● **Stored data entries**
────────────────

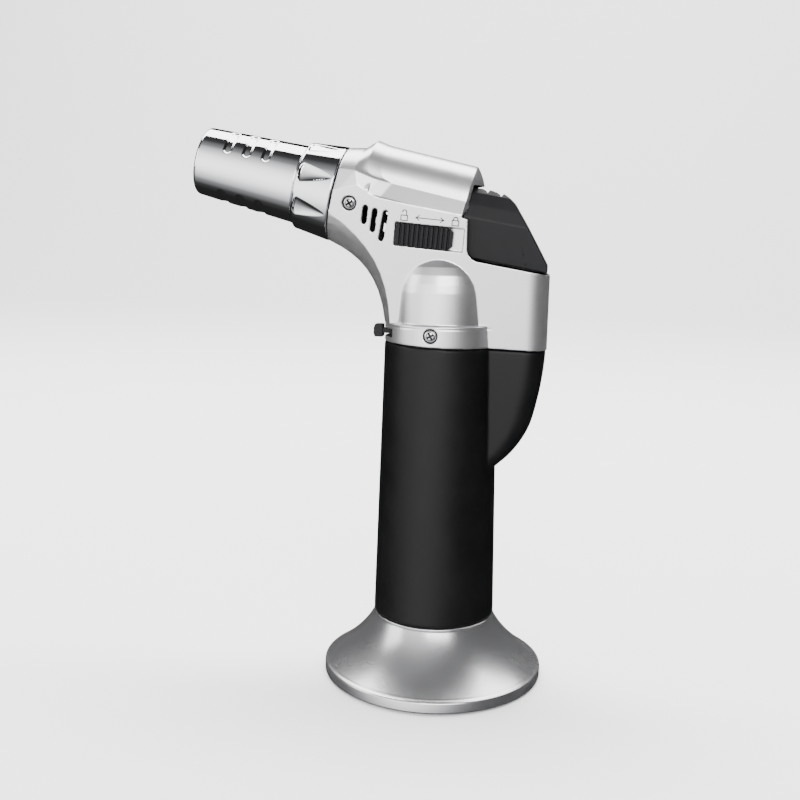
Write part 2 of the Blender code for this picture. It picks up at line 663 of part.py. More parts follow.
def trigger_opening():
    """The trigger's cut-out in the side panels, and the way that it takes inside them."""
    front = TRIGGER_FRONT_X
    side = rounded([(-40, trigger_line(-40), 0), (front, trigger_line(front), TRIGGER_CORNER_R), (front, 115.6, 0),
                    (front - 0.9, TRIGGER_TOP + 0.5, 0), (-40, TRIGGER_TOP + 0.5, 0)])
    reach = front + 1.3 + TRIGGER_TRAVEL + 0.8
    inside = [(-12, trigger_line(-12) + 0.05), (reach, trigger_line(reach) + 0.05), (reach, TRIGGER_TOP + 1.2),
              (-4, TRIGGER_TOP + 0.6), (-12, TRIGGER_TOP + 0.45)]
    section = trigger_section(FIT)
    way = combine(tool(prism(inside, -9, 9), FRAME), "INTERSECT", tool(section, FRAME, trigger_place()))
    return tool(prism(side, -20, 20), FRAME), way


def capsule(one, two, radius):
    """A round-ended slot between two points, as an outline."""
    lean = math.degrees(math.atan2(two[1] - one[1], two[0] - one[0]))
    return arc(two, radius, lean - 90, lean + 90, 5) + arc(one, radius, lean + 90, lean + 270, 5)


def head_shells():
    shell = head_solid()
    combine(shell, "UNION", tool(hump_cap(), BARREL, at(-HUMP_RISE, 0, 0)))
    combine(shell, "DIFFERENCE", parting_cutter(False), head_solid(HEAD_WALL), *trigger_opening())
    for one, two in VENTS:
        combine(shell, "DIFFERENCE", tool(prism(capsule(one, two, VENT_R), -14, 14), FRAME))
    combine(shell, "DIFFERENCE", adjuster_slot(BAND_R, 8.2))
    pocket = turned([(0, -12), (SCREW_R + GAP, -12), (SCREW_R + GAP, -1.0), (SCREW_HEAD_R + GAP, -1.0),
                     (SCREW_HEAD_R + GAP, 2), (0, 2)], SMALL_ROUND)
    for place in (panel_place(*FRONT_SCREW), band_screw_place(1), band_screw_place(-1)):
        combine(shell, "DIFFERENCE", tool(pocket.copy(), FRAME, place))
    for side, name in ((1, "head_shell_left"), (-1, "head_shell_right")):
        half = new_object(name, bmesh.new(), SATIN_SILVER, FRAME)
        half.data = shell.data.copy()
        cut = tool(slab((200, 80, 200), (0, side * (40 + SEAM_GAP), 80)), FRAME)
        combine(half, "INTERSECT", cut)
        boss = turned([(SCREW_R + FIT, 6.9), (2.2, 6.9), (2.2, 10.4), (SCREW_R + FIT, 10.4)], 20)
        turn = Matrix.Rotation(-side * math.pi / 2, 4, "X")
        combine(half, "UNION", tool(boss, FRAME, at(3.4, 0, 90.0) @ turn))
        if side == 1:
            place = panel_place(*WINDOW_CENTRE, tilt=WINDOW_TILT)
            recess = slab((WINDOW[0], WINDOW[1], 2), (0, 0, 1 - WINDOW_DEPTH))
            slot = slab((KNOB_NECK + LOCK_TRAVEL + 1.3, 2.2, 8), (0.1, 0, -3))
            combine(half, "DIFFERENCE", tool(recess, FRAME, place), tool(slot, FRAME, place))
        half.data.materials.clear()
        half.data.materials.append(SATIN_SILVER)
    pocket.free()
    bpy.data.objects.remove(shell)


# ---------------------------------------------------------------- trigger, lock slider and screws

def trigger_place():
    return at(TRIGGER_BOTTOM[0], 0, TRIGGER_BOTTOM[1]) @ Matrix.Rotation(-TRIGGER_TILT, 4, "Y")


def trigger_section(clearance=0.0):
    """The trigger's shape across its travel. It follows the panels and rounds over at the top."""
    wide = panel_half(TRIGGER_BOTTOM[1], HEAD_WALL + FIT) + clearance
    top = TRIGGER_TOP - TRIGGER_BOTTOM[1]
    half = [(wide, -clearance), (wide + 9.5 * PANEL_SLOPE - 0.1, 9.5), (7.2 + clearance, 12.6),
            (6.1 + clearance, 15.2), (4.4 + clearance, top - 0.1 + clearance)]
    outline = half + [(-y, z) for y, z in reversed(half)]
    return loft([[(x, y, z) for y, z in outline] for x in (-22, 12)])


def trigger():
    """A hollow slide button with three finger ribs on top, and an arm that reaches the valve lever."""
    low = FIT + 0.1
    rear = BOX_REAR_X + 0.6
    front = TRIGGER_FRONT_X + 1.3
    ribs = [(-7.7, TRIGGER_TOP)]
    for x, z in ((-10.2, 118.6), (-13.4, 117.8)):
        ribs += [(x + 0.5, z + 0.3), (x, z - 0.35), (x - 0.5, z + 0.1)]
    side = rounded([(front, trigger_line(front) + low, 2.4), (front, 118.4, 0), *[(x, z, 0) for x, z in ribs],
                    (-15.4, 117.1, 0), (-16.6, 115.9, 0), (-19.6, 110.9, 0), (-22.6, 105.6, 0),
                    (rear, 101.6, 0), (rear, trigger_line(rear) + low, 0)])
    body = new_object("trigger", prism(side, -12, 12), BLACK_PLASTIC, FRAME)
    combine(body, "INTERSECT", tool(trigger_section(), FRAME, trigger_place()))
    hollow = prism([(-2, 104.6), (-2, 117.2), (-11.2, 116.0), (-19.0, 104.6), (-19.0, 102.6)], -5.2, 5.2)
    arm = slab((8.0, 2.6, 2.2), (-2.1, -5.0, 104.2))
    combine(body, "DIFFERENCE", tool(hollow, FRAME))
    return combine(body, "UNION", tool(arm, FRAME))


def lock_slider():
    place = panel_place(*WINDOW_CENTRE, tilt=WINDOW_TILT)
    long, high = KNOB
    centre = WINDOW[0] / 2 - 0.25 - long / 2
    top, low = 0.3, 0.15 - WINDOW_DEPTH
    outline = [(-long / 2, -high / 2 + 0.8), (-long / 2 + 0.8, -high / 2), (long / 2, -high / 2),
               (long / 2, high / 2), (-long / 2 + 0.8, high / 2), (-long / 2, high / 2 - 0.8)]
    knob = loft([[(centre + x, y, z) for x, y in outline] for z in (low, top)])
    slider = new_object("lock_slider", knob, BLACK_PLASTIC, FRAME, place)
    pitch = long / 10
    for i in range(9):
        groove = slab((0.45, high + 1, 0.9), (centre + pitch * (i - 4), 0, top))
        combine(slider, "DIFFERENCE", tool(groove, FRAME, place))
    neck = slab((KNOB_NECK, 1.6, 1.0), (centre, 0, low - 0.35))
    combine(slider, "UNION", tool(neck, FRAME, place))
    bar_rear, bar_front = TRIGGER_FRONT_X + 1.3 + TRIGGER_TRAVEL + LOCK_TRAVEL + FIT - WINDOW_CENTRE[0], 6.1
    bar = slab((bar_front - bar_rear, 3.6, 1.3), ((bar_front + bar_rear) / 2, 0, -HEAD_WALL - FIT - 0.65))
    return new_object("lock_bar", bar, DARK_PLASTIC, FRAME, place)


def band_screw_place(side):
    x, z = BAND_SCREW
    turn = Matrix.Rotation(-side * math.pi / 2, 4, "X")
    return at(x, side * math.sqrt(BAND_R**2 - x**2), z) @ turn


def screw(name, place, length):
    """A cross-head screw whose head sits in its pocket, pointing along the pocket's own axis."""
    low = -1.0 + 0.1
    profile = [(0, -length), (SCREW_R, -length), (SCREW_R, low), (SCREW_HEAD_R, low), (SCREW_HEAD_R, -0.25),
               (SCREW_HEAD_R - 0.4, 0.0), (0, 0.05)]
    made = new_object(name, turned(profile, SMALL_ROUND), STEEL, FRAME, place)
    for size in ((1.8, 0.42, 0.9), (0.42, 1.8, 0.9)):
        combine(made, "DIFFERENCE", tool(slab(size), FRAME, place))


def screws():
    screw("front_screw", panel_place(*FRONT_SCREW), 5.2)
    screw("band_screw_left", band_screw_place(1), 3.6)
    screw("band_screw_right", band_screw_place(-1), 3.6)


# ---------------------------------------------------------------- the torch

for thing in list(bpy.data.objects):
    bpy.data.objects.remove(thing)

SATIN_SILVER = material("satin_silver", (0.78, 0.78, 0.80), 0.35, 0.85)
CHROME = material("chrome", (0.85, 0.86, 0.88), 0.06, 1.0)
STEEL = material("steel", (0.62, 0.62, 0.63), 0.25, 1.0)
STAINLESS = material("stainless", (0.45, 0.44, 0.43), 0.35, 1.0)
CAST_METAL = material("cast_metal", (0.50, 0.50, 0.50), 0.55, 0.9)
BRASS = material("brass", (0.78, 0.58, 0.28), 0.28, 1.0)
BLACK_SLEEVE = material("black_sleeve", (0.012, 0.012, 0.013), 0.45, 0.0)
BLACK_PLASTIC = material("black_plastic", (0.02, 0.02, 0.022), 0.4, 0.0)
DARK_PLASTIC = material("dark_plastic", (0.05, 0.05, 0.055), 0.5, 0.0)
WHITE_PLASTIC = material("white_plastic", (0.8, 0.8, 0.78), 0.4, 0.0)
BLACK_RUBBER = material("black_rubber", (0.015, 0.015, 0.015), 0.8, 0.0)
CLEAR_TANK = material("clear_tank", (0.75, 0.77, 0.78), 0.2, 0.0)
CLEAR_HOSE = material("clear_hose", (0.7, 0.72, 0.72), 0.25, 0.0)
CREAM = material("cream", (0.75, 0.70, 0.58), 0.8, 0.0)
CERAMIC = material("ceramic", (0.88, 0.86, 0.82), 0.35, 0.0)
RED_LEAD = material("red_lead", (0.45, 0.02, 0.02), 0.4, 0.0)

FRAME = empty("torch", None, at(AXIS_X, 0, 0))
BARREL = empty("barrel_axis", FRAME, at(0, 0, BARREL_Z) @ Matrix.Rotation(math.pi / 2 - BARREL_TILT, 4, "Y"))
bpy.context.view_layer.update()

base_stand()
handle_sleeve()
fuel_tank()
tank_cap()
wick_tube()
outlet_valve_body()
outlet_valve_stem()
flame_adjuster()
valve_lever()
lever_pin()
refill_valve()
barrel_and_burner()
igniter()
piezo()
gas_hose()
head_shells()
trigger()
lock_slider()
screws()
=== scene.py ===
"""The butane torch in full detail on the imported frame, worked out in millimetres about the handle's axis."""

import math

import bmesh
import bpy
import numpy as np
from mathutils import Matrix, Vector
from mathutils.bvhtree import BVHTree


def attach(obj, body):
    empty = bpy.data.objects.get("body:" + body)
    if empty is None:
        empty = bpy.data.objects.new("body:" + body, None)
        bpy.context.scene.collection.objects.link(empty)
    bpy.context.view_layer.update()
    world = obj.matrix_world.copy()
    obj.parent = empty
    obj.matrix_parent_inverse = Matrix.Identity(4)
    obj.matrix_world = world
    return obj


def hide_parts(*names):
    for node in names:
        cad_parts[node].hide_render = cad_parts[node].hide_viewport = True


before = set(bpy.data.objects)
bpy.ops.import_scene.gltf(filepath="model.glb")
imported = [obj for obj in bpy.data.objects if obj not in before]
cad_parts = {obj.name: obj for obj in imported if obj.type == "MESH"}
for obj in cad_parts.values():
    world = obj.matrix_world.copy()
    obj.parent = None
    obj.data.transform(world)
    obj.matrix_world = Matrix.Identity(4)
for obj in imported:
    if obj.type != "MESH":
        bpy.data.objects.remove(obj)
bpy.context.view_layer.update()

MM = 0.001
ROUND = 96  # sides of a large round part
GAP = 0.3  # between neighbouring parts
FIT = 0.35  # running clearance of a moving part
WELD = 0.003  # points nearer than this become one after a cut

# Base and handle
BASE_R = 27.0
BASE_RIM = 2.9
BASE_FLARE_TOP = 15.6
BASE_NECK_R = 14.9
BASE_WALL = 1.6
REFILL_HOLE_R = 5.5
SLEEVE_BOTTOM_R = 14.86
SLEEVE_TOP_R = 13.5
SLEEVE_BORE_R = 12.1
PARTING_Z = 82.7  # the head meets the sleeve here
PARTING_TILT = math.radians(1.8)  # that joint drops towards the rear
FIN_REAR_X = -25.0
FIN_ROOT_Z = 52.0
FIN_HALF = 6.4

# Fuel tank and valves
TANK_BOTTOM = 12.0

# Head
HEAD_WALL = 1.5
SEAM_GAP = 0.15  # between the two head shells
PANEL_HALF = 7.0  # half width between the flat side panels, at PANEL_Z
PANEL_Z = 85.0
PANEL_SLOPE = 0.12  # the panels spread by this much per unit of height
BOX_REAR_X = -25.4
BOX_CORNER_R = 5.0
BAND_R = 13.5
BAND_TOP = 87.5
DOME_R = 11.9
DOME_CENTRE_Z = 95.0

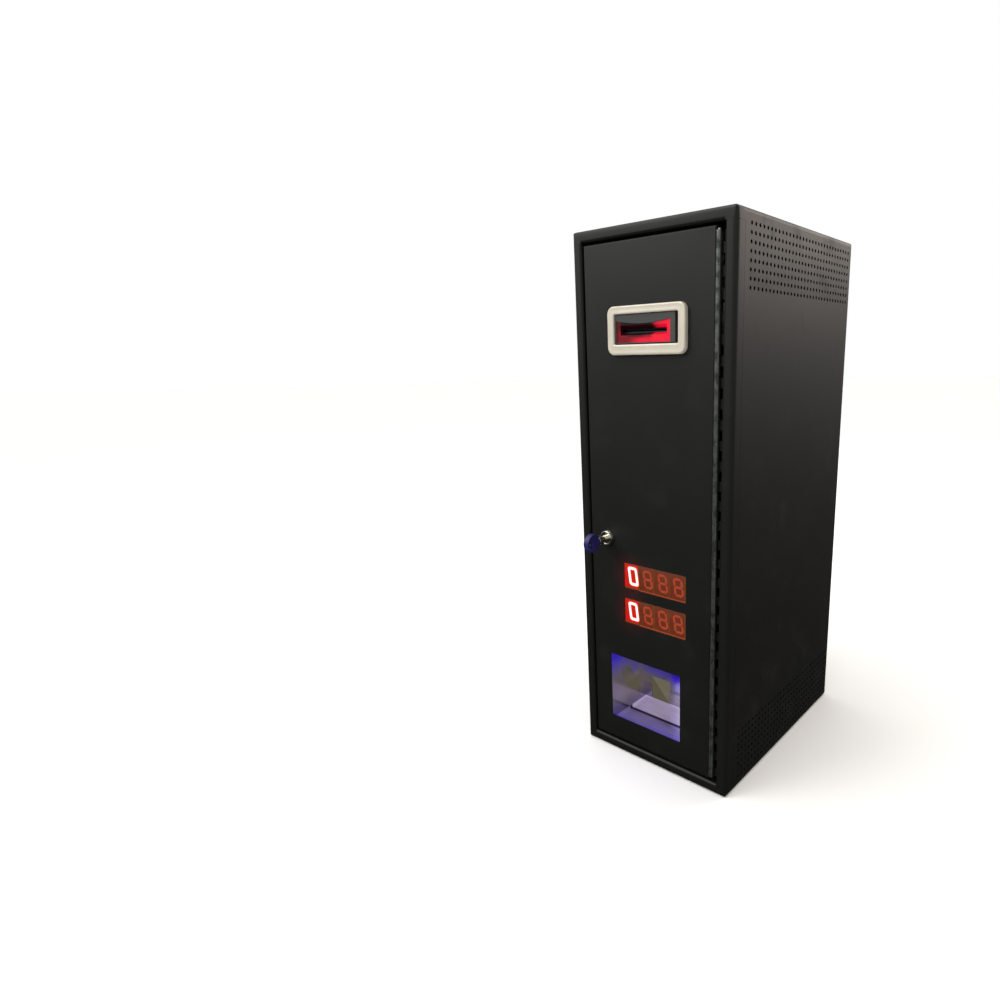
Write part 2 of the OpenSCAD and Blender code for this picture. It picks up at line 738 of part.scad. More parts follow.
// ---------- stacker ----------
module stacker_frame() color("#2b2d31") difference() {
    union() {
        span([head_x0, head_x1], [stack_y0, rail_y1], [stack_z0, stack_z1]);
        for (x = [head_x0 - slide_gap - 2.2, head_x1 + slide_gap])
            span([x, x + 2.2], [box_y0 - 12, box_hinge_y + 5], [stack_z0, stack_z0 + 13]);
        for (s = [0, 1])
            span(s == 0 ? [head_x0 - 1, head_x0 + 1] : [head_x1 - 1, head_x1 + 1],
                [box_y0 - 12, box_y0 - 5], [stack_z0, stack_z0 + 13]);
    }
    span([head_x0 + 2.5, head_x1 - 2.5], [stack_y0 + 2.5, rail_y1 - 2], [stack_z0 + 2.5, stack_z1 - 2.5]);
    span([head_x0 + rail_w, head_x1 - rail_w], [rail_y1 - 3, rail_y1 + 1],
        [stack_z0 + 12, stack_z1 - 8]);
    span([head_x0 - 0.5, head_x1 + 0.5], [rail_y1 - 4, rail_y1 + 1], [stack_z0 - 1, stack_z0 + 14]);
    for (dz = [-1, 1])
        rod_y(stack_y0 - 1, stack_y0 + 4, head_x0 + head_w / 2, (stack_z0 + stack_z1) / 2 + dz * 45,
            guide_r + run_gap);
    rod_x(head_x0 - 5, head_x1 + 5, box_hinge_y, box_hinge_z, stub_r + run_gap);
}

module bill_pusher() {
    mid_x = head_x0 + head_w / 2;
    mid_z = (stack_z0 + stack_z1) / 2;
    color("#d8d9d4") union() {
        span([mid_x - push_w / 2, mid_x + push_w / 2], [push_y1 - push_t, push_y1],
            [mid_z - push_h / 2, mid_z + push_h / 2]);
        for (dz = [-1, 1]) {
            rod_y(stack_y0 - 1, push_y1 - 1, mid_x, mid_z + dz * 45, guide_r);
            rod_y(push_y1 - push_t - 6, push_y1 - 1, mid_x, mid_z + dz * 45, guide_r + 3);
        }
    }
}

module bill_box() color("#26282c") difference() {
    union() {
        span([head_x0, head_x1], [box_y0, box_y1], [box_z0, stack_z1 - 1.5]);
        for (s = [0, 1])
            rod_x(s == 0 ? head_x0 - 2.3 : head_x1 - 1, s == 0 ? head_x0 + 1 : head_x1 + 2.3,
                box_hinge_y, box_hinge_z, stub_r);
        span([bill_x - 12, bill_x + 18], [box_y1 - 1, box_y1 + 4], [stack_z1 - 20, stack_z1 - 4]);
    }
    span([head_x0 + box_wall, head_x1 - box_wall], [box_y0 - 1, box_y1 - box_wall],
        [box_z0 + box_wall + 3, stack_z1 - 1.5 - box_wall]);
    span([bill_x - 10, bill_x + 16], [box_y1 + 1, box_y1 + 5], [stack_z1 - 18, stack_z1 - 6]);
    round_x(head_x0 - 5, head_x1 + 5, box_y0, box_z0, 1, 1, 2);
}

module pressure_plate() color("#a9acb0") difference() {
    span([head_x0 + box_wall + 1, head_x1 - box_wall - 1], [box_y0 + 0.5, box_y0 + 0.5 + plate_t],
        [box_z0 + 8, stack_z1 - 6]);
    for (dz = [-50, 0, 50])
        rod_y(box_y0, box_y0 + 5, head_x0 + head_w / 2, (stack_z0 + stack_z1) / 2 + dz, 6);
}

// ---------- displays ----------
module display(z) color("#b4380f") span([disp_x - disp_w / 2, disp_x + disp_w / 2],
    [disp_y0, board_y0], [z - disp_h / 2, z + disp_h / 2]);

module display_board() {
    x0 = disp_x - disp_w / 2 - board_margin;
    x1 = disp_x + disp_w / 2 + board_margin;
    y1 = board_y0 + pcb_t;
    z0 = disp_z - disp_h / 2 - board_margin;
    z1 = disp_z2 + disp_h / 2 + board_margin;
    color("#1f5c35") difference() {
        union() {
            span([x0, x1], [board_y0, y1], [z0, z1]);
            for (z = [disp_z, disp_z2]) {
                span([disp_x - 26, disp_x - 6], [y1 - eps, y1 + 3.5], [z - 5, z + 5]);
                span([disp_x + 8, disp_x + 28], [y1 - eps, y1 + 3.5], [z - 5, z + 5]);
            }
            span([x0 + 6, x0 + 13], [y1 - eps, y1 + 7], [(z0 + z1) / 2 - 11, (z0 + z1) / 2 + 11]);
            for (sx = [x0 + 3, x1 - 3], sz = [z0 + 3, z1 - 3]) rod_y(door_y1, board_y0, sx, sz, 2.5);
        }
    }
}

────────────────

● **What you should do**
Retype, in the same exact form, the lines of the material above from the line holding "base_stand()" through the line holding "imported = [obj".

● **Correct answer**
base_stand()
handle_sleeve()
fuel_tank()
tank_cap()
wick_tube()
outlet_valve_body()
outlet_valve_stem()
flame_adjuster()
valve_lever()
lever_pin()
refill_valve()
barrel_and_burner()
igniter()
piezo()
gas_hose()
head_shells()
trigger()
lock_slider()
screws()
=== scene.py ===
"""The butane torch in full detail on the imported frame, worked out in millimetres about the handle's axis."""

import math

import bmesh
import bpy
import numpy as np
from mathutils import Matrix, Vector
from mathutils.bvhtree import BVHTree


def attach(obj, body):
    empty = bpy.data.objects.get("body:" + body)
    if empty is None:
        empty = bpy.data.objects.new("body:" + body, None)
        bpy.context.scene.collection.objects.link(empty)
    bpy.context.view_layer.update()
    world = obj.matrix_world.copy()
    obj.parent = empty
    obj.matrix_parent_inverse = Matrix.Identity(4)
    obj.matrix_world = world
    return obj


def hide_parts(*names):
    for node in names:
        cad_parts[node].hide_render = cad_parts[node].hide_viewport = True


before = set(bpy.data.objects)
bpy.ops.import_scene.gltf(filepath="model.glb")
imported = [obj for obj in bpy.data.objects if obj not in before]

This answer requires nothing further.